Prove directly that the space $\mathbb{R}$ of real number with usual absolute value metric is second countable.

Question

I can do this by proving $B=\{N_q (x):$ $x$ and $q$ are rational $\}$ form a countable basis.

Since $x,q \in \mathbb Q$, and rational is countable so the above set is countable.

Since the union of members of $B$ is $X$ and intersection of members of $B$ is also a member of $B$ since $B$ is finite and finite intersection of open sets is open.

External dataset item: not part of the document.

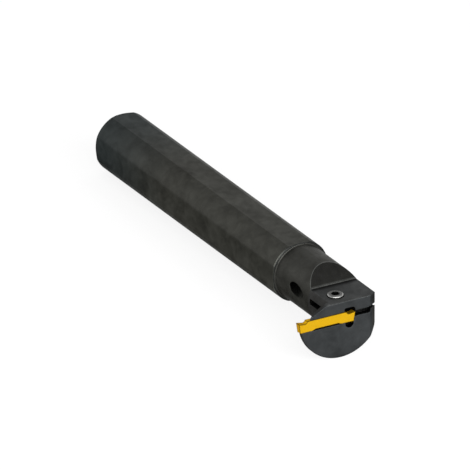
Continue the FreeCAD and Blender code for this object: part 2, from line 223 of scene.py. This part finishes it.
def black_oxide_steel():
    """Hot-blackened alloy steel: ground or turned first, then dipped, so it is satin and faintly mottled.

    The eye sees a dark grey with no colour of its own, darker at the rear and on the head than between.
    The ramp behind the jaw is end-milled smoother than the rest, so it mirrors the dark ceiling. A painted
    highlight lies on the round at the ramp's foot, on a band under the rim that the ramp cuts in the neck
    and on the outer part of the shank's front chamfer on the insert's side; painted shade lies on the rest
    of that chamfer, on the jaw just in front of the foot, and in slots and bores. Below the top, the
    flanks get a darker painted reflection at a grazing angle than the top does, for the bar's shadow on
    the floor beside them.
    """
    material, tree = new_material("black_oxide_alloy_steel")
    place = add_node(tree, "TexCoord").outputs["Object"]
    axes = add_node(tree, "SeparateXYZ", (), place).outputs
    on_ramp, painted_rim_highlight = ramp_places(tree, place, axes["X"])
    tone = oxide_tone(tree, axes, on_ramp, painted_rim_highlight)
    patches, cloud = mottling(tree, place)
    mottled = add_node(tree, "VectorMath", SCALED, tone, patches)
    # Painted shade: colour and reflection tint darken in slots, bores and corners, by ambient occlusion.
    painted_hollow_shade = openness(tree, 4 * MM, closed=0.3)

    # Painted shade in reflections: below the top, the flanks mirror less at a grazing angle, for the bar's
    # shadow on the floor beside them.
    top = add_node(tree, "MapRange", SMOOTH, axes["Z"], 3.5 * MM, 6.5 * MM, 0.0, 1.0)
    painted_reflection_tint = add_node(tree, "Mix", COLOUR, top, to_linear("#a0a0a0"), to_linear("#cccccc"))
    softer = add_node(tree, "Math", {"operation": "SQRT"}, patches)
    shine = add_node(tree, "Math", TIMES, softer, painted_hollow_shade)

    satin = add_node(tree, "MapRange", (), cloud, 0.0, 1.0, 0.40, 0.54)
    roughness = add_node(tree, "Mix", {"data_type": "FLOAT"}, on_ramp, satin, 0.24)
    grit = add_node(tree, "TexNoise", Vector=place, Scale=1 / STEEL_GRIT, Detail=2.0)
    broken_edge = add_node(tree, "Bevel", {"samples": 6}, Radius=0.35 * MM)
    bump = add_node(tree, "Bump", Height=grit, Strength=0.1, Distance=GRAIN_DEPTH, Normal=broken_edge)
    steel = add_node(tree, "BsdfPrincipled", Metallic=0.95, Roughness=roughness,
                     Base_Color=add_node(tree, "VectorMath", SCALED, mottled, painted_hollow_shade),
                     Specular_Tint=add_node(tree, "VectorMath", SCALED, painted_reflection_tint, shine), Normal=bump)
    add_node(tree, "OutputMaterial", Surface=steel)
    return material


def nitride_coated_carbide():
    """Sintered tungsten carbide, ground and coated with titanium nitride.

    The eye sees a satin gold, with painted shade as dark lines along its edges, for the shadow in the
    seams around it.
    """
    material, tree = new_material("titanium_nitride_coated_carbide")
    place = add_node(tree, "TexCoord").outputs["Object"]
    grain = add_node(tree, "TexNoise", Vector=place, Scale=1 / CARBIDE_GRAIN, Detail=2.0)
    gold = add_node(tree, "Mix", COLOUR, grain, to_linear("#c99c16"), to_linear("#d2a51b"))
    # Painted shade: the colour darkens along the edges, for the shadow in the seams beside the insert.
    rounded = add_node(tree, "Bevel", {"samples": 8}, Radius=0.7 * MM)
    flat = add_node(tree, "NewGeometry").outputs["Normal"]
    likeness = add_node(tree, "VectorMath", DOT, rounded, flat)
    edge = add_node(tree, "MapRange", SMOOTH, likeness, 0.88, 0.985, 0.9, 0.0)
    bump = add_node(tree, "Bump", Height=grain, Strength=0.1, Distance=GRAIN_DEPTH)
    coat = add_node(tree, "BsdfPrincipled", Metallic=0.9, Roughness=0.4,
                    Base_Color=add_node(tree, "Mix", COLOUR, edge, gold, to_linear("#2c2208")),
                    Specular_Tint=to_linear("#80744c"), Normal=bump)
    add_node(tree, "OutputMaterial", Surface=coat)
    return material


def turned_bright_steel():
    """Bright screw steel, turned on the face of its head, with a painted sheen on its rim, which is set
    lighter.

    The eye sees a grey face with a light ring around it, which catches the lamp on one side.
    """
    material, tree = new_material("turned_bright_steel")
    place = add_node(tree, "TexCoord").outputs["Object"]
    grain = add_node(tree, "TexNoise", Vector=place, Scale=1 / TURNED_GRAIN, Detail=2.0)
    flat = add_node(tree, "VectorMath", TIMES, place, (1.0, 1.0, 0.0))
    radius = add_node(tree, "VectorMath", {"operation": "DISTANCE"}, flat, SCREW_AXIS)
    # Painted sheen: the rim is set lighter than the face, so the lamp's highlight on it spreads wider.
    painted_rim_highlight = add_node(tree, "Math", OVER, radius, RIM_SHEEN_RADIUS)
    tone = add_node(tree, "Mix", COLOUR, painted_rim_highlight, to_linear("#363635"), to_linear("#8c8c8a"))
    # Painted shade: the colour darkens in the socket and under the head, by ambient occlusion.
    painted_hollow_shade = openness(tree, 1.5 * MM, closed=0.15)
    bump = add_node(tree, "Bump", Height=grain, Strength=0.1, Distance=GRAIN_DEPTH)
    steel = add_node(tree, "BsdfPrincipled", Metallic=1.0, Roughness=0.24,
                     Base_Color=add_node(tree, "VectorMath", SCALED, tone, painted_hollow_shade), Normal=bump)
    add_node(tree, "OutputMaterial", Surface=steel)
    return material


def studio_white():
    """Pale floor: plain white, with a faint shadow, to the camera and in what metal mirrors, else matt."""
    material, tree = new_material("studio_floor")
    ray = add_node(tree, "LightPath").outputs
    mirrored = add_node(tree, "Math", GREATER, ray["Is Glossy Ray"], ray["Is Transmission Ray"])
    seen = add_node(tree, "Math", GREATER, ray["Is Camera Ray"], mirrored)
    share = add_node(tree, "Math", TIMES, seen, FLOOR_GLOW)
    matt = add_node(tree, "BsdfDiffuse", Color=to_linear("#ececec"))
    glow = add_node(tree, "Emission", Color=to_linear("#ffffff"), Strength=1.0)
    add_node(tree, "OutputMaterial", Surface=add_node(tree, "MixShader", (), share, matt, glow))
    return material


def dress(node, material):
    """Gives every material slot of a CAD node the same material."""
    for index in range(len(node.data.materials)):
        node.data.materials[index] = material


def floor():
    """A plain sheet that the rear edge and the blade's rim rest on."""
    low_rear = Vector((0.6, 0.0, -11.5)) * MM
    low_front = Vector((HEAD_END, 0.0, CAD_BOX[0].z))
    slope = math.atan2(low_front.z - low_rear.z, low_front.x - low_rear.x)
    mesh = bpy.data.meshes.new("floor")
    sheet = bmesh.new()
    bmesh.ops.create_grid(sheet, x_segments=1, y_segments=1, size=FLOOR_REACH)
    sheet.to_mesh(mesh)
    sheet.free()
    mesh.materials.append(studio_white())
    obj = bpy.data.objects.new("floor", mesh)
    obj.matrix_world = Matrix.Translation(low_rear) @ Matrix.Rotation(-slope, 4, "Y")
    bpy.context.scene.collection.objects.link(obj)


def direction(azimuth, elevation):
    """Unit vector from the object toward a place, azimuth 0 being -Y and 90 being +X."""
    a = math.radians(azimuth)
    e = math.radians(elevation)
    return Vector((math.sin(a) * math.cos(e), -math.cos(a) * math.cos(e), math.sin(e)))


def aim(name, data, azimuth, elevation, distance):
    """Puts a camera or a lamp at a distance from the middle of the bar, facing it."""
    obj = bpy.data.objects.new(name, data)
    toward = direction(azimuth, elevation)
    obj.location = CAMERA_TARGET + toward * distance
    obj.rotation_mode = "QUATERNION"
    obj.rotation_quaternion = (-toward).to_track_quat("-Z", "Y")
    bpy.context.scene.collection.objects.link(obj)
    return obj


def camera():
    """A long lens at the photograph's angle."""
    data = bpy.data.cameras.new("camera")
    half_angle = math.atan(FRAME_WIDTH / 2 / CAMERA_DISTANCE)
    data.sensor_width = SENSOR_WIDTH
    data.lens = SENSOR_WIDTH / 2 / math.tan(half_angle)
    data.clip_start = 0.1
    data.clip_end = 2 * CAMERA_DISTANCE
    obj = aim("camera", data, CAMERA_AZIMUTH, CAMERA_ELEVATION, CAMERA_DISTANCE)
    bpy.context.scene.camera = obj


def softbox(name, azimuth, elevation, distance, width, height, power):
    """A rectangular area lamp that faces the middle of the bar."""
    data = bpy.data.lights.new(name, "AREA")
    data.shape = "RECTANGLE"
    data.size = width
    data.size_y = height
    data.energy = power
    aim(name, data, azimuth, elevation, distance)


def world():
    """Pale walls, a little less pale on the insert's side at the rear, under a dimmer ceiling."""
    studio = bpy.data.worlds.new("studio")
    studio.use_nodes = True
    tree = studio.node_tree
    tree.nodes.clear()
    way = add_node(tree, "TexCoord").outputs["Generated"]
    height = add_node(tree, "SeparateXYZ", (), way).outputs["Z"]
    side = add_node(tree, "VectorMath", DOT, way, direction(SIDE_WALL_AZIMUTH, 0.0))
    wall = add_node(tree, "MapRange", SMOOTH, side, SIDE_WALL_EDGE, 1.0, WALL_LEVEL, SIDE_WALL_LEVEL)
    level = add_node(tree, "MapRange", SMOOTH, height, WALL_TOP, CEILING_EDGE, wall, CEILING_LEVEL)
    around = add_node(tree, "Background", Color=to_linear("#ffffff"), Strength=level)
    add_node(tree, "OutputWorld", Surface=around)
    bpy.context.scene.world = studio


dress(HOLDER, black_oxide_steel())
dress(INSERT, nitride_coated_carbide())
dress(SCREW, turned_bright_steel())
floor()
world()
softbox("front", azimuth=80, elevation=27, distance=1.0, width=1.6, height=0.7, power=18.0)
softbox("overhead", azimuth=211, elevation=60, distance=1.0, width=0.5, height=0.2, power=0.8)
camera()
bpy.context.scene.view_settings.view_transform = "Standard"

Let $N_1,N_2∈B$, then $N_1=N_{1/a} (x)$ and $N_2=N_{1/b} (x)$ . Suppose $a≤b$, then $1/a≤1/b$, so $N_{1/a} (x)⊆N_{1/b} (x)$, thus $N_1∩N_2=N_1∈B$

So $B$ is a basis.

I'm not sure if this argument solid enough or making sense?

Answer 1

To finish your argument it suffices to express any ball $N_r (x)$ as a union of balls from $B$ (for arbitrary $x,r \in \mathbb{R}$ with $r>0$. To do this just write

$$ N_r (x) = \bigcup_{q \in N_r (x) \cap \mathbb{Q}} N_{\alpha(q)}(q) $$

where $\alpha(q)$ is any rational number with the property that $N_{\alpha(q)}(q) \subset N_r (x)$.

Answer 2

Your argument so far is fine, but you are not quite done. Since every element of $\mathcal B$ is open in the usual topology on the real line, then to show that $B$ is a basis for said topology, you should show that (1) for any open $U\subseteq\Bbb R$ and any $y\in U,$ there is some $V\in\mathcal B$ such that $x\in V\subseteq U,$ and (2) for any $V_1,V_2\in\mathcal B$ and any $z\in V_1\cap V_2,$ there is some $W\in\mathcal B$ such that $z\in W\subseteq V_1\cap V_2.$ For the latter, it will suffice (though it isn't necessary) to prove that for any $V_1,V_2\in\mathcal B,$ either $V_1\cap V_2\in\mathcal B$ or $V_1\cap V_2=\emptyset.$ (Do you see why?)

Answer 3

Consider the basis for $\mathbb{R}$ as $\mathcal{B}=\{(a,b)\ |\ a,b\in \mathbb{Q}\}$. Show that the usual topology on $\mathbb R$ is same as the topology generated by $\mathcal{B}$. Since $\mathcal{B}$ is countable so $\mathbb{R}$ is second countable.